The characterization of biological interfaces is widely recognized as one of the main challenges for modern biology. In particular, biological membranes are nowadays known to be an active environment that allows membrane proteins to perform their work and modulates their function. Integral and peripheral membrane proteins constitute 1/3 of the human proteome, and account for about 50% of the targets of modern medicinal drugs. Despite their remarkable role, their interplay with the membrane is often poorly characterized, mainly because of the limits that the currently available experimental techniques encounter when treating hydrophobic environments. In particular, peripheral membrane proteins are often studied in their soluble version: this approach is highly limiting, as the interaction with the membrane is essential for the activity of these biomolecules.

Here, we show the potential of a combined computational-experimental approach in order to overcome the aforementioned limits. In particular, we use molecular modeling to study two peripheral membrane proteins of interest, and successively design ad hoc wet lab experiments to verify the outcomes and predictions of the simulations. This approach allows to bypass the technical limits and high costs of the wet lab techniques, by guiding the experiments with the data of the computational simulations.
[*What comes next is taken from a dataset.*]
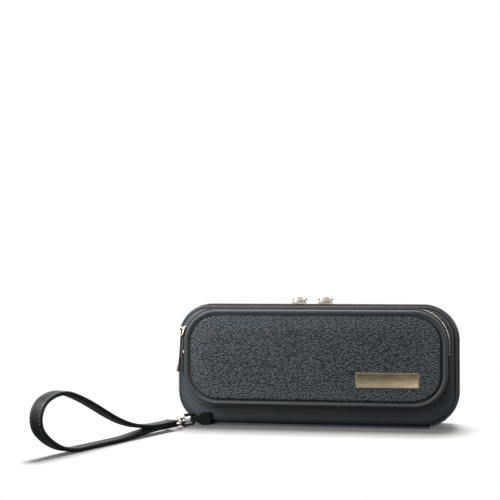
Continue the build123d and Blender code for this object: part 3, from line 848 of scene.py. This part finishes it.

We focused our attention on the following peripheral membrane proteins:

New Delhi metallo-beta-lactamase (NDM-1). NDM-1 is a bacterial enzyme that causes antibiotic resistance. Within the class of metallo-beta-lactamases, it represents the most serious threat to global health. The larger resistance of NDM-1 with respect to other proteins of the same class, has been linked to its post-translational modification, which connects it to the outer bacterial membrane of Gram-negative bacteria: this event can significantly increase the chances of NDM-1 to spread through the infection through vesicles excretion. In the present work, we elucidated the mechanistic aspects of the NDM-1/bacterial membrane interaction, and identified the features that contribute to the efficiency of this mechanism.

Golgi phosphorylated protein 3 (Golph3). Golph3 is a peripheral membrane protein present at the Golgi apparatus of most eukaryotic cells. Its normal function consists in binding glycosylating enzymes, and transport them through the Golgi cisternae. In humans, Golph3 has been found to be overexpressed in several forms of cancer: however, no Golph3 inhibitors are currently present in the pharmaceutical market. This is mainly due to the lack of structural information regarding the molecular mechanism of Golph3. Here, we clarify the features of Golph3 that allow it to bind to the Golgi, and elucidate the mechanism of membrane binding. We also propose a recognition mechanism between Golph3 and the glycoenzymes, based on events predicted by the computer simulations.

Overall, in the present work we demonstrate the potential of computational-experimental approaches in structural biology, and in particular in the study of peripheral membrane proteins. We show that a combined approach constitutes the best way of overcoming the limits of each technique, and we discuss the repercussions on the study of systems of biological interest.